We've confirmed that all systems are back to normal with no customer impact as of 3/12, 17:10 UTC. Our logs show the incident started on 3/10, 21:00 UTC and that during the 1 day, 20 hours, 10 minutes that it took to resolve the issue we have revised our conclusion that customers were not impacted, instead we have determined that a small percentage of customers experienced intermittently latent, duplicated, or missing availability test results.
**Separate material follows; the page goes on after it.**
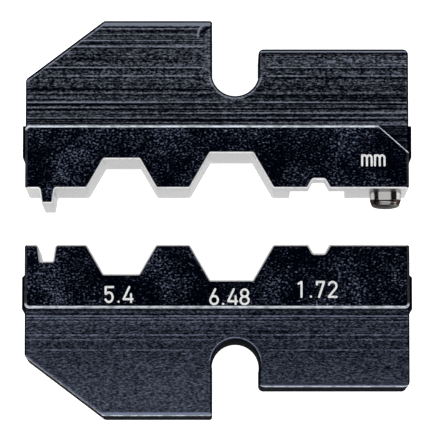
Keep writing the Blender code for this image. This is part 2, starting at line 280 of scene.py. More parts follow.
class CrimpDieStudio(bpy.types.PropertyGroup):
    elevation: bpy.props.FloatProperty(
        name="Camera elevation", description="Angle of the camera above the floor",
        default=math.radians(83.8), min=0, max=math.pi / 2, subtype="ANGLE")
    distance: bpy.props.FloatProperty(
        name="Camera distance", description="From the camera to the front faces of the die",
        default=350 * MM, min=50 * MM, max=1.0, unit="LENGTH")
    lens: bpy.props.FloatProperty(
        name="Focal length", description="Focal length in millimetres on a 36 mm wide sensor",
        default=327.8, min=20, max=500)
    floor_glow: bpy.props.FloatProperty(
        name="Floor glow", description="Light given off by the white light table",
        default=1.0, min=0, max=5)


def unit(vectors):
    """Vectors of an array divided by their lengths."""
    return vectors / np.linalg.norm(vectors, axis=-1, keepdims=True)


def rounded(corners):
    """Closed outline through (x, h, radius) corners.

    Each corner becomes an arc tangent to both its sides. Its centre lies on the bisector, at the
    radius divided by the sine of half the corner's angle, and the arc turns by 180 degrees less
    that angle.
    """
    corners = np.asarray(corners, float)
    here, radius = corners[:, :2], corners[:, 2:]
    before = unit(np.roll(here, 1, axis=0) - here)
    after = unit(np.roll(here, -1, axis=0) - here)
    half = np.arccos(np.clip((before * after).sum(axis=1, keepdims=True), -1, 1)) / 2
    centre = here + unit(before + after) * radius / np.sin(half)
    start = here + before * radius / np.tan(half) - centre
    side = np.sign(before[:, :1] * after[:, 1:] - before[:, 1:] * after[:, :1])
    angle = -side * (np.pi - 2 * half) * np.linspace(0, 1, CORNER_STEPS + 1)
    x = centre[:, :1] + start[:, :1] * np.cos(angle) - start[:, 1:] * np.sin(angle)
    h = centre[:, 1:] + start[:, :1] * np.sin(angle) + start[:, 1:] * np.cos(angle)
    drawn = (radius > 0) | (np.arange(CORNER_STEPS + 1) == 0)
    return np.stack([x, h], axis=2)[drawn]


def mitres(outline):
    """Step of each point of an anticlockwise outline that moves both its sides out by one."""
    along = unit(np.roll(outline, -1, axis=0) - outline)
    normal = np.stack([along[:, 1], -along[:, 0]], axis=1)
    previous = np.roll(normal, 1, axis=0)
    return (normal + previous) / (1 + (normal * previous).sum(axis=1, keepdims=True))


def ring_faces(rings, count, closed=False):
    """Quads of a grid of rings that each run round, with a face over each end unless it is closed."""
    ring = np.arange(rings if closed else rings - 1)[:, None]
    point = np.arange(count)
    following = (point + 1) % count
    above = (ring + 1) % rings
    quads = np.stack(np.broadcast_arrays(
        ring * count + point, ring * count + following,
        above * count + following, above * count + point), axis=2)
    faces = quads.reshape(-1, 4).tolist()
    if not closed:
        faces.append(point[::-1].tolist())
        faces.append((point + (rings - 1) * count).tolist())
    return faces


def new_piece(name, vertices, faces, material):
    """Object at the origin whose mesh holds the vertices in place."""
    mesh = bpy.data.meshes.new(name)
    mesh.from_pydata(vertices.reshape(-1, 3).tolist(), [], faces)
    mesh.materials.append(material)
    piece = bpy.data.objects.new(name, mesh)
    bpy.context.scene.collection.objects.link(piece)
    return piece


def prism(name, outline, levels, side, material):
    """Solid whose wall carries a profile round an outline.

    At level (z, growth) the ring is the outline plus growth times its mitres, so the profile keeps
    its shape on every side. The outline's h becomes y = side * (half the open gap + h).
    """
    z, growth = np.array(levels, float).T
    rings = outline + growth[:, None, None] * mitres(outline)
    y = side * (OPEN_GAP / 2 + rings[..., 1])
    vertices = np.stack([rings[..., 0], y, np.broadcast_to(z[:, None], y.shape)], axis=2)
    if side < 0:
        vertices = vertices[:, ::-1]
    return new_piece(name, vertices, ring_faces(len(z), len(outline)), material)


def convex_edges(low, high, radius):
    """Levels of a blank: quarter circles from each face into the wall."""
    bend = np.linspace(0, np.pi / 2, EDGE_STEPS + 1)
    growth = radius * (np.sin(bend) - 1)
    rise = radius * (1 - np.cos(bend))
    front = list(zip(high - rise, growth))
    return list(zip(low + rise, growth)) + front[::-1]


def flared_edges(low, high, radius):
    """Levels of a cutter that leaves quarter circles where its wall meets both faces."""
    bend = np.linspace(0, np.pi / 2, EDGE_STEPS + 1)
    growth = radius * (1 - np.cos(bend))
    rise = radius * (1 - np.sin(bend))
    front = list(zip(high - rise, growth)) + [(high + REACH, radius)]
    return [(low - REACH, radius)] + list(zip(low + rise, growth))[::-1] + front


def keyhole():
    """Slot wall from its right side round the circle at its foot: centre plus radius times angle."""
    start = math.acos(SLOT_HALF_WIDTH / SLOT_RADIUS)
    angle = np.linspace(start, -np.pi - start, SLOT_STEPS)
    x = SLOT_X + SLOT_RADIUS * np.cos(angle)
    h = SLOT_CENTRE + SLOT_RADIUS * np.sin(angle)
    return np.stack([x, h, np.zeros(SLOT_STEPS)], axis=1).tolist()


def plate_outline(edge):
    """Tang with its bevelled corner, stepped top and keyhole slot, and the lands below it."""
    land_end = HALF_WIDTH + LAND_OUT
    land_foot = HEAD_HEIGHT - LAND_HEIGHT
    hidden = LAND_OUT + edge
    right_top = TANG_HEIGHT - TANG_STEP_DOWN
    return rounded([
        (land_end - hidden, land_foot - hidden, 0),
        (land_end, land_foot, 0),
        (land_end, HEAD_HEIGHT, 0),
        (HALF_WIDTH, HEAD_HEIGHT, 0),
        (HALF_WIDTH, right_top, TANG_CORNER),
        (SLOT_X + SLOT_HALF_WIDTH, right_top, TANG_CORNER),
        *keyhole(),
        (SLOT_X - SLOT_HALF_WIDTH, TANG_HEIGHT, SLOT_CORNER),
        (-HALF_WIDTH + TANG_BEVEL_RUN, TANG_HEIGHT, TANG_CORNER),
        (-HALF_WIDTH, TANG_HEIGHT - TANG_BEVEL_RISE, TANG_CORNER),
        (-HALF_WIDTH, HEAD_HEIGHT, 0),
        (-land_end, HEAD_HEIGHT, 0),
        (-land_end, land_foot, 0),
        (-land_end + hidden, land_foot - hidden, 0),
    ])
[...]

  • Root Cause: The failure was due to human error during a manual configuration of the service to facilitate service scale-out.
  • Lessons Learned: In addition to SDK updates, we are implementing several items. Ingestion code changes to better handle errors in this situation, updating the processes for this procedure in the future, as well as adding new logging for better customer identification and faster detection.
  • Incident Timeline: 1 Day, 20 Hours & 10 Minutes - 3/10, 21:00 UTC through 3/12, 17:10 UTC
We understand that customers rely on Application Insights as a critical service and apologize for any impact this incident caused.

-Jeff

Final Update: Tuesday, 10 March 2020 22:48 UTC

We've confirmed that there was no customer impact from this incident. Thank you for your patience.

-Jeff

Initial Update: Tuesday, 10 March 2020 21:38 UTC

We are aware of issues within Application Insights availability tests and are actively investigating. Some customers may experience availability test failures.
  • Next Update: Before 03/11 00:00 UTC
We are working hard to resolve this issue and apologize for any inconvenience.
-Jeff